> [WHAT IS REQUIRED]: Each line of the material must be returned exactly.

> [STORED DATA]:
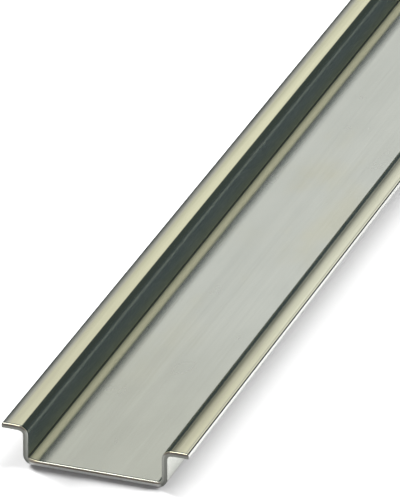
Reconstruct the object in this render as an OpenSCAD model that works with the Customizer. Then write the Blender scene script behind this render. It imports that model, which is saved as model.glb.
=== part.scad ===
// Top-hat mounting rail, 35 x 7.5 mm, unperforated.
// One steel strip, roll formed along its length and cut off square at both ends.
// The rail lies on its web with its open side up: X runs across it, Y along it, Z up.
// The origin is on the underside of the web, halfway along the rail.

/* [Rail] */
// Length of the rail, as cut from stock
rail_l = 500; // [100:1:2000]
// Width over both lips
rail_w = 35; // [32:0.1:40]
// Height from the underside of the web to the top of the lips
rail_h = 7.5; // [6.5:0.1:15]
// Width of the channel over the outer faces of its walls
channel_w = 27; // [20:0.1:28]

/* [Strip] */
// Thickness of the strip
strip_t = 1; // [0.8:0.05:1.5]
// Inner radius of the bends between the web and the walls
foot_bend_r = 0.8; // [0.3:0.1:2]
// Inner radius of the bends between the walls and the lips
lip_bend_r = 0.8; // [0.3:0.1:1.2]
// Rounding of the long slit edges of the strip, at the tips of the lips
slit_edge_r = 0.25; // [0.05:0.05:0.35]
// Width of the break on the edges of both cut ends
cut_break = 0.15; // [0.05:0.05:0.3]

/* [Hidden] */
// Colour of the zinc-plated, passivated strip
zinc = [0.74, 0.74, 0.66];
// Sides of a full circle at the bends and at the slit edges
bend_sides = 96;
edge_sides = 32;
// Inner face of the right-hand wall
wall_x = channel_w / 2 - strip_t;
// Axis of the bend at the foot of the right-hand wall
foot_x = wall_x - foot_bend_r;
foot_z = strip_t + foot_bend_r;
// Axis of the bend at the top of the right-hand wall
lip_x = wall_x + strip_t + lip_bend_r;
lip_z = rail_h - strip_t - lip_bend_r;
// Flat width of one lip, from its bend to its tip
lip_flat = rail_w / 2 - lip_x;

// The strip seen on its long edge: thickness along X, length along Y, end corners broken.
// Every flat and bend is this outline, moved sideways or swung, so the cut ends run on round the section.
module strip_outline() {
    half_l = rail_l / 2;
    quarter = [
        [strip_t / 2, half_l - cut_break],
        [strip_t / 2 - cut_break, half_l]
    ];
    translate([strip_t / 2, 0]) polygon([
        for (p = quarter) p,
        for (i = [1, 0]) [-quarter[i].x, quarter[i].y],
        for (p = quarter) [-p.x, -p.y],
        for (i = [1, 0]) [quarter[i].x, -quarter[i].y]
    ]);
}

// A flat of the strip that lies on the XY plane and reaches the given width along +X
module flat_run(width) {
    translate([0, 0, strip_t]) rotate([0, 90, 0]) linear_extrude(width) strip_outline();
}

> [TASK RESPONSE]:
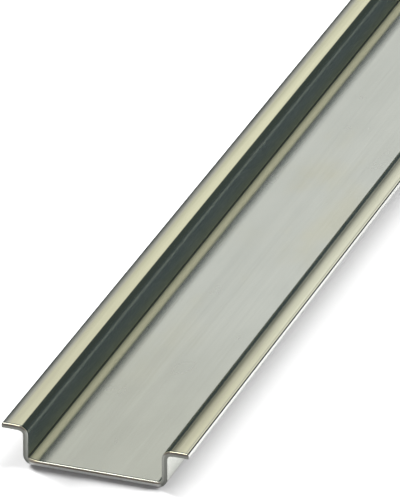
Reconstruct the object in this render as an OpenSCAD model that works with the Customizer. Then write the Blender scene script behind this render. It imports that model, which is saved as model.glb.
=== part.scad ===
// Top-hat mounting rail, 35 x 7.5 mm, unperforated.
// One steel strip, roll formed along its length and cut off square at both ends.
// The rail lies on its web with its open side up: X runs across it, Y along it, Z up.
// The origin is on the underside of the web, halfway along the rail.

/* [Rail] */
// Length of the rail, as cut from stock
rail_l = 500; // [100:1:2000]
// Width over both lips
rail_w = 35; // [32:0.1:40]
// Height from the underside of the web to the top of the lips
rail_h = 7.5; // [6.5:0.1:15]
// Width of the channel over the outer faces of its walls
channel_w = 27; // [20:0.1:28]

/* [Strip] */
// Thickness of the strip
strip_t = 1; // [0.8:0.05:1.5]
// Inner radius of the bends between the web and the walls
foot_bend_r = 0.8; // [0.3:0.1:2]
// Inner radius of the bends between the walls and the lips
lip_bend_r = 0.8; // [0.3:0.1:1.2]
// Rounding of the long slit edges of the strip, at the tips of the lips
slit_edge_r = 0.25; // [0.05:0.05:0.35]
// Width of the break on the edges of both cut ends
cut_break = 0.15; // [0.05:0.05:0.3]

/* [Hidden] */
// Colour of the zinc-plated, passivated strip
zinc = [0.74, 0.74, 0.66];
// Sides of a full circle at the bends and at the slit edges
bend_sides = 96;
edge_sides = 32;
// Inner face of the right-hand wall
wall_x = channel_w / 2 - strip_t;
// Axis of the bend at the foot of the right-hand wall
foot_x = wall_x - foot_bend_r;
foot_z = strip_t + foot_bend_r;
// Axis of the bend at the top of the right-hand wall
lip_x = wall_x + strip_t + lip_bend_r;
lip_z = rail_h - strip_t - lip_bend_r;
// Flat width of one lip, from its bend to its tip
lip_flat = rail_w / 2 - lip_x;

// The strip seen on its long edge: thickness along X, length along Y, end corners broken.
// Every flat and bend is this outline, moved sideways or swung, so the cut ends run on round the section.
module strip_outline() {
    half_l = rail_l / 2;
    quarter = [
        [strip_t / 2, half_l - cut_break],
        [strip_t / 2 - cut_break, half_l]
    ];
    translate([strip_t / 2, 0]) polygon([
        for (p = quarter) p,
        for (i = [1, 0]) [-quarter[i].x, quarter[i].y],
        for (p = quarter) [-p.x, -p.y],
        for (i = [1, 0]) [quarter[i].x, -quarter[i].y]
    ]);
}

// A flat of the strip that lies on the XY plane and reaches the given width along +X
module flat_run(width) {
    translate([0, 0, strip_t]) rotate([0, 90, 0]) linear_extrude(width) strip_outline();
}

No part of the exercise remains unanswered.